Though 27, you can see how she could be mistaken for a younger boy at a quick glance.  Blow the picture up. Compare with Amelia Earhart's looks.
Suzette Douglas told a reporter for the Montreal Standard that she had spoken with the Captain briefly before she got into the lifeboat.
She "claimed Captain Smith was nearby as they got into the boat, and that he asked her whether her mother was comfortable," wrote author Alan Hustak in "Titanic, The Canadian Story" (Vehicule Press, 1998).
By coincidence, Helen Candee actually sat beside Mrs. Douglas's distraught mother in boat No.6.
And, by even greater coincidence, Senator Alden Smith at the American Inquiry asked both Hichens and Fleet about a "Mrs. Douglas."

Senator SMITH.
You are quite sure that a lady in that boat, a woman, did not have the tiller?
Mr. FLEET.
I am sure of it; positive.
Senator SMITH. A Mrs. Douglas?
Mr. FLEET.
Nobody. Just the quartermaster who was there all of the time.

******************

Senator Smith
Do you recollect whether Mrs. Douglass, of Minneapolis, was in that boat?
     Mr. LIGHTOLLER.
     I do not know her at all, sir.
    Senator SMITH.
    Have you had any talk with her about it?
    Mr. LIGHTOLLER.
    Never have spoken to her or seen her, to my knowledge.

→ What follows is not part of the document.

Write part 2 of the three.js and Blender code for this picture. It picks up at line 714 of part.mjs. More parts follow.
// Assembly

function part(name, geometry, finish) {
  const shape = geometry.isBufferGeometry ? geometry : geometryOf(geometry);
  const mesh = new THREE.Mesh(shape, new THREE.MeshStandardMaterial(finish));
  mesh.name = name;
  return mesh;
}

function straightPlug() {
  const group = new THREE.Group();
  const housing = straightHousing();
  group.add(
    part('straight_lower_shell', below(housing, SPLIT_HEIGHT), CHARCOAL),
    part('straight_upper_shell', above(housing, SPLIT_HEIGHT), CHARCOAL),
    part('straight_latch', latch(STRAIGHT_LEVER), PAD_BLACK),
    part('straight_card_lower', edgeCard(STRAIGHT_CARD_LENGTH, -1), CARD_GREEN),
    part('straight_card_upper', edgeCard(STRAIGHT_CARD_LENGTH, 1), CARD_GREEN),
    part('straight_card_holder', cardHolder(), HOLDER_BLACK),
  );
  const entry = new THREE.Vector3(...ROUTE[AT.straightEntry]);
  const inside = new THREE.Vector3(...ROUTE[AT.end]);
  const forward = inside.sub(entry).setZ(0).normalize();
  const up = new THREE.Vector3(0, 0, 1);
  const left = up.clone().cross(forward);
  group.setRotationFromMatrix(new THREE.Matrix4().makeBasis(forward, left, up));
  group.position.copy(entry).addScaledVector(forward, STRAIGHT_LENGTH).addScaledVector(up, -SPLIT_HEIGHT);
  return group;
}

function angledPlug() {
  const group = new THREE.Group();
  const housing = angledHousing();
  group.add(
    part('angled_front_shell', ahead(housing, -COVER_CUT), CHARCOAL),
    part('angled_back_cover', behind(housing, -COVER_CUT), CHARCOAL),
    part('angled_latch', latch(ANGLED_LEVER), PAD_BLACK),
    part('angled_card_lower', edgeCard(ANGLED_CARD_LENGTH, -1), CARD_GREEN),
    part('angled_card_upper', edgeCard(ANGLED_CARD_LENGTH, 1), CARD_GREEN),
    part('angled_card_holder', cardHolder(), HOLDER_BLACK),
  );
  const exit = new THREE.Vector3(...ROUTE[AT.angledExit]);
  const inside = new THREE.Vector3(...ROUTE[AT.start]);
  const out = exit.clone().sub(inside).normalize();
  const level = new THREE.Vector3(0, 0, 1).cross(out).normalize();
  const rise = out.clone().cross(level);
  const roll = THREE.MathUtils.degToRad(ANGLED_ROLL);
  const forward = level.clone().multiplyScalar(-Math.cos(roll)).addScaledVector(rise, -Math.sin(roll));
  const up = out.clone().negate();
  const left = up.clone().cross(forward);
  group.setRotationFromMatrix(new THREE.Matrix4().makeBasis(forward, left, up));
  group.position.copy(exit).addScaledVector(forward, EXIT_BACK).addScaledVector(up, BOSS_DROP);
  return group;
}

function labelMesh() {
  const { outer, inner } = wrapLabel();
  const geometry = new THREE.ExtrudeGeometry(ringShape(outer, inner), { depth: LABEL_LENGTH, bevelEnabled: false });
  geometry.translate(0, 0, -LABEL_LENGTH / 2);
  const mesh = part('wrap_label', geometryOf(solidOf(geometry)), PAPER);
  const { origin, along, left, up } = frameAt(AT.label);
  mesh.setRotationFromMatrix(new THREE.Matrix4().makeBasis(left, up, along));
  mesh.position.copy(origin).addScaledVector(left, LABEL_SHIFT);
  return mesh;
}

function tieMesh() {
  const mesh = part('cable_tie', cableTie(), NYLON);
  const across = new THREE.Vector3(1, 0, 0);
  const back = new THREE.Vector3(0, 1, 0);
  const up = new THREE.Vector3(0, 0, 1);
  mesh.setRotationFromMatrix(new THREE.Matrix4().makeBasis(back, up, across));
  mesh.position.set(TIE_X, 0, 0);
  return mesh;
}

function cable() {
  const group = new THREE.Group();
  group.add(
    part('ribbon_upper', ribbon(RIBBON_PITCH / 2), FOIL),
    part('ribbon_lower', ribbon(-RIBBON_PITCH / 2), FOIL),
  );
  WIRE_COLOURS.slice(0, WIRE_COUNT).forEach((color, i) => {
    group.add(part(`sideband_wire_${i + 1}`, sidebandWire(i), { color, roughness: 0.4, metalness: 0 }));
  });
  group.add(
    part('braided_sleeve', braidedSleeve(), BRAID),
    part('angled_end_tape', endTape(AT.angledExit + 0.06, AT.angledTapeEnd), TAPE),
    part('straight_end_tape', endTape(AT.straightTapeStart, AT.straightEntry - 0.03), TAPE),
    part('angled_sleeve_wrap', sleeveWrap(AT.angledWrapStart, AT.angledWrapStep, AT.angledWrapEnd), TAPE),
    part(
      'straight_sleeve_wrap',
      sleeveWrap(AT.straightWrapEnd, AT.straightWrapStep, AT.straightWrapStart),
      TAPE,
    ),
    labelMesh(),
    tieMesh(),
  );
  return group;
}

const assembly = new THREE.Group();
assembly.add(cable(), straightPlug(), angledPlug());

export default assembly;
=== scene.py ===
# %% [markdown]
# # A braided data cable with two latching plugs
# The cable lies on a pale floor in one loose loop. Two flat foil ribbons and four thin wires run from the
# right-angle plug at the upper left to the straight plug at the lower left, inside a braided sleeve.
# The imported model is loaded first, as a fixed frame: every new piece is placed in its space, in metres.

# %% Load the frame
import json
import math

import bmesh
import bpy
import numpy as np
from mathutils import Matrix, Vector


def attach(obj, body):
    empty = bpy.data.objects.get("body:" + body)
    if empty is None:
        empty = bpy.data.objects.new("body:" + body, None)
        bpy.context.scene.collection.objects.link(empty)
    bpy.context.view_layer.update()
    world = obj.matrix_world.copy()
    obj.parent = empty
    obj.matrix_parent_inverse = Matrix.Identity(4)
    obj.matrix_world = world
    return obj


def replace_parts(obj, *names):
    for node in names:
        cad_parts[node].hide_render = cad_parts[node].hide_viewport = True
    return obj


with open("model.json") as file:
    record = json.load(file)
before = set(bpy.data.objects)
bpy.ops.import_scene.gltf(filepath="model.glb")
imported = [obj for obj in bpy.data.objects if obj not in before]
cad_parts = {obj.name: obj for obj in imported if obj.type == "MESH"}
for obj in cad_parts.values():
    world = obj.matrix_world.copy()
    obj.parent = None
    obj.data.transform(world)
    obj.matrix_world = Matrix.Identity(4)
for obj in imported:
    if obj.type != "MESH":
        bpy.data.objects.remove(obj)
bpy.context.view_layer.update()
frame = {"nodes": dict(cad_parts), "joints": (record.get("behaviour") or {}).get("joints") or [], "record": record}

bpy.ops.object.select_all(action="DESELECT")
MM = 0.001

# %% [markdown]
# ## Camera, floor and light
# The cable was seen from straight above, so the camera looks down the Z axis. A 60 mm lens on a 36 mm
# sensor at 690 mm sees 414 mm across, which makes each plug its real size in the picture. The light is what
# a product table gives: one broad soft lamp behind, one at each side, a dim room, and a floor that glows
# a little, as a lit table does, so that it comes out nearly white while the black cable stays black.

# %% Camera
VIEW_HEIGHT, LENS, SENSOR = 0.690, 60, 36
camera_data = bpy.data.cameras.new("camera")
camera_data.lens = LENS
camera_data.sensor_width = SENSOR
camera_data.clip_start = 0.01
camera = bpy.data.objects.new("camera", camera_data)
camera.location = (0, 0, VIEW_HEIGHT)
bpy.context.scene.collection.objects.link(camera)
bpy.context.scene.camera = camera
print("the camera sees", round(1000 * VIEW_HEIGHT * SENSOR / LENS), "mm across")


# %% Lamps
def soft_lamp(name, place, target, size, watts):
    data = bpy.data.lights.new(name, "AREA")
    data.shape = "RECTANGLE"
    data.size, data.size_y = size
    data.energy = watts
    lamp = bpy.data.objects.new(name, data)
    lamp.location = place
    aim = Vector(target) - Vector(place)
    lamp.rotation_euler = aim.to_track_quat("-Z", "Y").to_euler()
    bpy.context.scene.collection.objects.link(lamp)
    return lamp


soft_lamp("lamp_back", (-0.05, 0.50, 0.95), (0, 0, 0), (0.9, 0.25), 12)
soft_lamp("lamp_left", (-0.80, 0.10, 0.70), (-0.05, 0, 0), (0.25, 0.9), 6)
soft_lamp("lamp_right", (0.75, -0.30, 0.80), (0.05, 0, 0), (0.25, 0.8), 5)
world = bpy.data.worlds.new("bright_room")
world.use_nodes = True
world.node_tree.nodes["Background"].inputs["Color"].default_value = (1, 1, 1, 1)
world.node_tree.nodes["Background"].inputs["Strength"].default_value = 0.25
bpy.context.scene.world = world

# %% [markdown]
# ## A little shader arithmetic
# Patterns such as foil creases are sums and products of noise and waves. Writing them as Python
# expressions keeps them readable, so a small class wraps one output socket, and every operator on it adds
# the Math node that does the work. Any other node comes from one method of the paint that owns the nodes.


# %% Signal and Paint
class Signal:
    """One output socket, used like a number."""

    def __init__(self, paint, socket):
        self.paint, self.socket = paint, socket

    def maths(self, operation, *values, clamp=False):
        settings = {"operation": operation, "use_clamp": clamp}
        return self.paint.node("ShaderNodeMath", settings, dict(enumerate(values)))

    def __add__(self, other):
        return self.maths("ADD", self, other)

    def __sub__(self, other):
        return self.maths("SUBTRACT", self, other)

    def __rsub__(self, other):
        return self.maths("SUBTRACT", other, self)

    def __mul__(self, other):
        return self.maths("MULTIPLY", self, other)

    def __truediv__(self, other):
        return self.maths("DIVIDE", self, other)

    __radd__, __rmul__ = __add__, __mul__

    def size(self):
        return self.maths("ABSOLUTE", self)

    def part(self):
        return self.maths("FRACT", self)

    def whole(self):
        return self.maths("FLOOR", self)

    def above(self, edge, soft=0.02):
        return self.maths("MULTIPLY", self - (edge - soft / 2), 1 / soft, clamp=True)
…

Mrs. Mahala Douglas, of Minneapolis, left the Titanic in lifeboat No. 2. Mrs. F.C. (Frederick Charles) Douglas, of Montreal, left in No. 6. Did Senator Smith ask about the wrong Mrs. Douglas? And why was he asking at all?
Those questions will probably never be answered after all the time that has passed.
And unless a new, more detailed interview with Suzette turns up, we will never know if she was a victim of legendary mistaken identity.  Still, Mrs. Candee appears to have heard one thing, saw another,  and learned of something different. She then added two and two --- and got five.